The claimants, Faber &Co., in the testimony given on the further proofs, prove that in June last, they received the sixty bales of cotton shipped in the Hannah M. Johnson, as consignees and cotton-brokers. No bill of lading accompanied the shipment. The master's manifest, attested at New Orleans the 14th of May last, and his freight list of the same date, represent the cotton as shipped at New Orleans by F. M. Fish. It was remitted, through the agency of Jacob Barker, for Mr. Fish, who was at the time a resident also of New Orleans. The order to deliver the goods to Barker was made on the drayman's receipts of the cotton on board the vessel before she sailed from New Orleans, May 14, and Fish's letter addressed to Barker in New Orleans, May 22, shows that Fish still continued to act as owner of the goods, and directed their consignment in New York to Faber &Co. Mr. Barker consequently, on the 23d of July, by letter of that date to New York to Faber &Co., recognizes Fish's ownership of the cotton, and directs them to deliver it, or the avails of it, to Hendrickson, of Rhode Island.
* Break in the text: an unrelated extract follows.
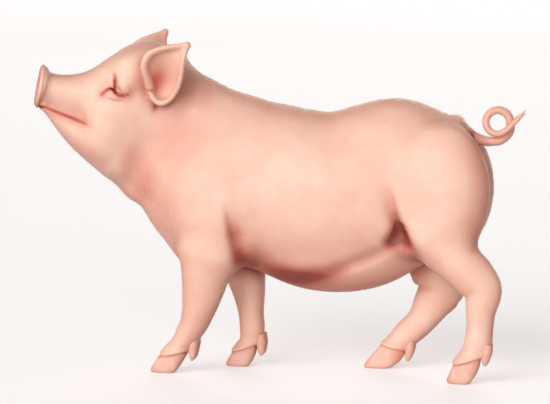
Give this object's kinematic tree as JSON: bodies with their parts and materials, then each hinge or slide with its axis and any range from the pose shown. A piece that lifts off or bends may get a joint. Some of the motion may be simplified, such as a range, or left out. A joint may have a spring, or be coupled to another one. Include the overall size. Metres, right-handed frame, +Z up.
{
  "type": "life-size model of a young domestic pig",
  "caption": "Still, life-size model of a young pink pig in mid-stride, muzzle raised, ears upright, tail curled into a loop, standing on cloven hooves.",
  "frame": {"origin": "middle of the model's footprint, on the floor that the hooves stand on", "axes": "+Z up; -X the way the pig walks, so its tail is towards +X; -Y the pig's left side"},
  "size_m": [1.115, 0.279, 0.783],
  "materials": {
    "skin": "soft matt pink skin with fine pores and a faint sheen",
    "horn": "smooth pinkish hoof horn, redder towards the toe",
    "eye": "wet, glossy dark brown"
  },
  "bodies": {
    "root": {"head": "skin", "lower_jaw": "skin", "snout_disc": "skin", "ear_left": "skin", "ear_right": "skin", "eye_left": "eye", "eye_right": "eye", "neck": "skin", "chest": "skin", "barrel": "skin", "rump": "skin", "tail_base": "skin", "tail_loop": "skin", "tail_tip": "skin", "foreleg_left": "skin", "foreleg_right": "skin", "thigh_hind_left": "skin", "thigh_hind_right": "skin", "shank_hind_left": "skin", "shank_hind_right": "skin", "hoof_fore_left_outer": "horn", "hoof_fore_left_inner": "horn", "hoof_fore_right_outer": "horn", "hoof_fore_right_inner": "horn", "hoof_hind_left_outer": "horn", "hoof_hind_left_inner": "horn", "hoof_hind_right_outer": "horn", "hoof_hind_right_inner": "horn", "dewclaw_fore_left_outer": "horn", "dewclaw_fore_left_inner": "horn", "dewclaw_fore_right_outer": "horn", "dewclaw_fore_right_inner": "horn", "dewclaw_hind_left_outer": "horn", "dewclaw_hind_left_inner": "horn", "dewclaw_hind_right_outer": "horn", "dewclaw_hind_right_inner": "horn"}
  },
  "joints": []
}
Mr. Barker never made any advances to Fish upon the assignment of the cotton to him, and Fish continued to act as the sole owner of it until the time it or its avails, went to Hendrickson, which was not until July last. Mr. Fish still continues a resident of New Orleans. The further proofs introduced by these parties have no way varied the case as it stood upon the original evidence, and the decision before pronounced must now be made final in respect to those portions of the cargo also. Judgment accordingly.

[An application for freight money for the confiscated cargo was denied in Case No. 6,031.]